▶ _What the exercise asks_
Every line in the listing below from the one with "eps_liner();" through the one with "imported = [obj" is to be reproduced exactly, both ends included; leave out the rest.

▶ _Given data_
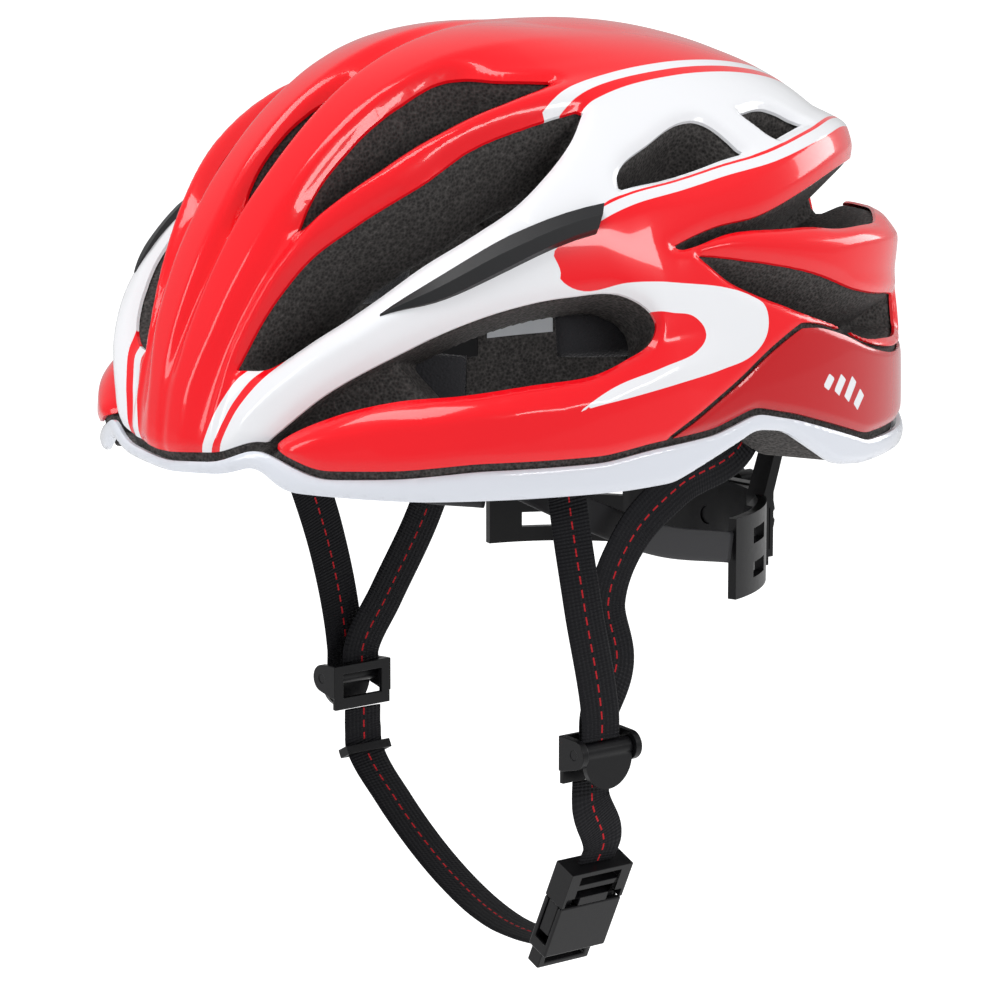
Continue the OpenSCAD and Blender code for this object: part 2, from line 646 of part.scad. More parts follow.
// Springy side prong with its release shoulder, hinged at the root
module prong(side) {
    flat = socket_gap - 2 * seat;
    root_y = side * prong_root;
    translate([-flat / 2, root_y - prong_thick / 2 + 0.2, -socket_length + 3])
        cube([flat, prong_thick - 0.4, socket_length - 2.8]);
    translate([-flat / 2, side > 0 ? root_y : root_y - 3.6, -socket_length + 4])
        cube([flat, 3.6, 12]);
}
module buckle_prong_front() color([0.08, 0.08, 0.09]) in_buckle() prong(-1);
module buckle_prong_rear() color([0.08, 0.08, 0.09]) in_buckle() prong(1);

eps_liner();
upper_shell();
lower_shell();
rear_panel_left();
rear_panel_right();
side_insert_left();
side_insert_right();
brow_pad();
crown_pad_left();
crown_pad_right();
side_pad_left();
side_pad_right();
strap_anchors();
belt_anchors();
cradle_anchors();
blank_label();
cradle();
cradle_cover();
cover_screws();
fit_dial();
belt_rack_left();
belt_rack_right();
side_belt_left();
side_belt_right();
front_strap_left();
front_strap_right();
rear_strap_left();
rear_strap_right();
divider_left();
divider_right();
divider_lever_left();
divider_lever_right();
chin_strap_left();
chin_strap_right();
strap_keeper();
buckle_female();
buckle_male();
buckle_prong_front();
buckle_prong_rear();
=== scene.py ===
import bmesh
import bpy
import numpy as np
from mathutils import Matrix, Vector


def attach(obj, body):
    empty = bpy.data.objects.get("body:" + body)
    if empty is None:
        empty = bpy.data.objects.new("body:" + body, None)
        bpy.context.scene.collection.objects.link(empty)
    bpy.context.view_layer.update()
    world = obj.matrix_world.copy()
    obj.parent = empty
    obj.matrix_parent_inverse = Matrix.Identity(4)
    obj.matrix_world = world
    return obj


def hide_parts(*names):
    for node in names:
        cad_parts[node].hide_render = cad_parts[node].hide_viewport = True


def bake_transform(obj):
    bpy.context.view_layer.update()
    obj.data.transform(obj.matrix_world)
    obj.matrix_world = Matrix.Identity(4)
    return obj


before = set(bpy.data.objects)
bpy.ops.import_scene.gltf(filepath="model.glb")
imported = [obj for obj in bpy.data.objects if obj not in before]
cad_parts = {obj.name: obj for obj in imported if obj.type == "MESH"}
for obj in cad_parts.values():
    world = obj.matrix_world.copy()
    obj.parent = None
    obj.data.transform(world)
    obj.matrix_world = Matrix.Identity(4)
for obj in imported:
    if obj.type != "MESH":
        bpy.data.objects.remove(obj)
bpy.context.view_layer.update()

# ---- camera ----
# A long lens from the rider's left and a little ahead, just above the rim.


def linked(name, data):
    """A new object with that data, in the scene."""
    made = bpy.data.objects.new(name, data)
    bpy.context.scene.collection.objects.link(made)
    return made


look_at = Vector((0, 0, 0.042))
azimuth, elevation, distance = np.radians(50), np.radians(8), 1.4
right = Vector((np.cos(azimuth), np.sin(azimuth), 0))
back = Vector((np.sin(azimuth), -np.cos(azimuth), 0)) * np.cos(elevation)
back.z = np.sin(elevation)
up = back.cross(right)
lens_camera = bpy.data.cameras.new("camera")
lens_camera.lens = 158.8
lens_camera.sensor_width = 36
lens_camera.clip_end = 50
camera = linked("camera", lens_camera)
camera.location = look_at + back * distance
# The aim is turned down and left by these slopes, so the lens is a little above the middle
aim_low, aim_left = 0.0453, 0.0011
aim = -back - up * aim_low - right * aim_left
camera.rotation_euler = aim.to_track_quat("-Z", "Y").to_euler()
bpy.context.scene.camera = camera

# ---- floor and lights ----
# A wide pale floor well below the straps, with large soft boxes overhead and at both sides.


def finish(name, colour, roughness, **more):
    """A material with one Principled shader. more names other inputs, with _ for a space."""
    made = bpy.data.materials.new(name)
    made.use_nodes = True
    shader = made.node_tree.nodes["Principled BSDF"]
    shader.inputs["Base Color"].default_value = (*colour, 1)
    shader.inputs["Roughness"].default_value = roughness
    for key, value in more.items():
        shader.inputs[key.replace("_", " ")].default_value = value
    return made


def add(mat, kind, inputs=(), **settings):
    """A new node in a material. Each input is (socket, number or the socket that feeds it)."""
    made = mat.node_tree.nodes.new("ShaderNode" + kind)
    for key, value in settings.items():
        setattr(made, key, value)
    for key, value in inputs:
        if isinstance(value, bpy.types.NodeSocket):
            mat.node_tree.links.new(value, made.inputs[key])
        else:
            made.inputs[key].default_value = value
    return made


def feed(mat, key, socket):
    """Joins a socket to an input of the material's Principled shader."""
    shader = mat.node_tree.nodes["Principled BSDF"]
    mat.node_tree.links.new(socket, shader.inputs[key])


def math(mat, operation, a, b=0.0, c=0.0):
    """The result of one Math node."""
    return add(mat, "Math", [(0, a), (1, b), (2, c)], operation=operation).outputs[0]


def object_places(mat):
    """The place on the piece in metres, which keeps its grain fixed to it."""
    return add(mat, "TexCoord").outputs["Object"]


def noise(mat, scale, detail=3.0):
    """Noise from 0 to 1, with that many features a metre."""
    return add(mat, "TexNoise", [
        ("Vector", object_places(mat)), ("Scale", scale), ("Detail", detail)]).outputs[0]


def varied(mat, scale, low, high):
    """Noise brought from 0 and 1 to low and high."""
    return add(mat, "MapRange", [
        ("Value", noise(mat, scale)), ("To Min", low), ("To Max", high)]).outputs[0]


floor_half, floor_level = 9.0, -0.62
floor_corners = [(x * floor_half, y * floor_half, floor_level)
                 for x, y in ((-1, -1), (1, -1), (1, 1), (-1, 1))]
floor_mesh = bpy.data.meshes.new("floor")
floor_mesh.from_pydata(floor_corners, [], [(0, 1, 2, 3)])
# The camera sees the floor and the sky almost white, but they light the helmet less than that
floor_glow = 0.25
paper = finish("floor_paper", (0.8, 0.8, 0.8), 0.9, Emission_Color=(1, 1, 1, 1))
seen = add(paper, "LightPath").outputs["Is Camera Ray"]
grain = varied(paper, 40.0, 0.6, 0.64)
feed(paper, "Emission Strength", math(paper, "MULTIPLY_ADD", seen, grain, floor_glow))
floor_mesh.materials.append(paper)
linked("floor", floor_mesh)

sky_light, sky_seen = 0.48, 1.0
world = bpy.data.worlds.new("studio")
world.use_nodes = True
tree = world.node_tree
sky = tree.nodes["Background"]
sky.inputs["Color"].default_value = (1, 1, 1, 1)
rays = tree.nodes.new("ShaderNodeLightPath")
strength = tree.nodes.new("ShaderNodeMapRange")
strength.inputs["To Min"].default_value = sky_light
strength.inputs["To Max"].default_value = sky_seen
tree.links.new(rays.outputs["Is Camera Ray"], strength.inputs["Value"])
tree.links.new(strength.outputs[0], sky.inputs["Strength"])
bpy.context.scene.world = world
bpy.context.scene.view_settings.view_transform = "Standard"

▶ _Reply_
eps_liner();
upper_shell();
lower_shell();
rear_panel_left();
rear_panel_right();
side_insert_left();
side_insert_right();
brow_pad();
crown_pad_left();
crown_pad_right();
side_pad_left();
side_pad_right();
strap_anchors();
belt_anchors();
cradle_anchors();
blank_label();
cradle();
cradle_cover();
cover_screws();
fit_dial();
belt_rack_left();
belt_rack_right();
side_belt_left();
side_belt_right();
front_strap_left();
front_strap_right();
rear_strap_left();
rear_strap_right();
divider_left();
divider_right();
divider_lever_left();
divider_lever_right();
chin_strap_left();
chin_strap_right();
strap_keeper();
buckle_female();
buckle_male();
buckle_prong_front();
buckle_prong_rear();
=== scene.py ===
import bmesh
import bpy
import numpy as np
from mathutils import Matrix, Vector


def attach(obj, body):
    empty = bpy.data.objects.get("body:" + body)
    if empty is None:
        empty = bpy.data.objects.new("body:" + body, None)
        bpy.context.scene.collection.objects.link(empty)
    bpy.context.view_layer.update()
    world = obj.matrix_world.copy()
    obj.parent = empty
    obj.matrix_parent_inverse = Matrix.Identity(4)
    obj.matrix_world = world
    return obj


def hide_parts(*names):
    for node in names:
        cad_parts[node].hide_render = cad_parts[node].hide_viewport = True


def bake_transform(obj):
    bpy.context.view_layer.update()
    obj.data.transform(obj.matrix_world)
    obj.matrix_world = Matrix.Identity(4)
    return obj


before = set(bpy.data.objects)
bpy.ops.import_scene.gltf(filepath="model.glb")
imported = [obj for obj in bpy.data.objects if obj not in before]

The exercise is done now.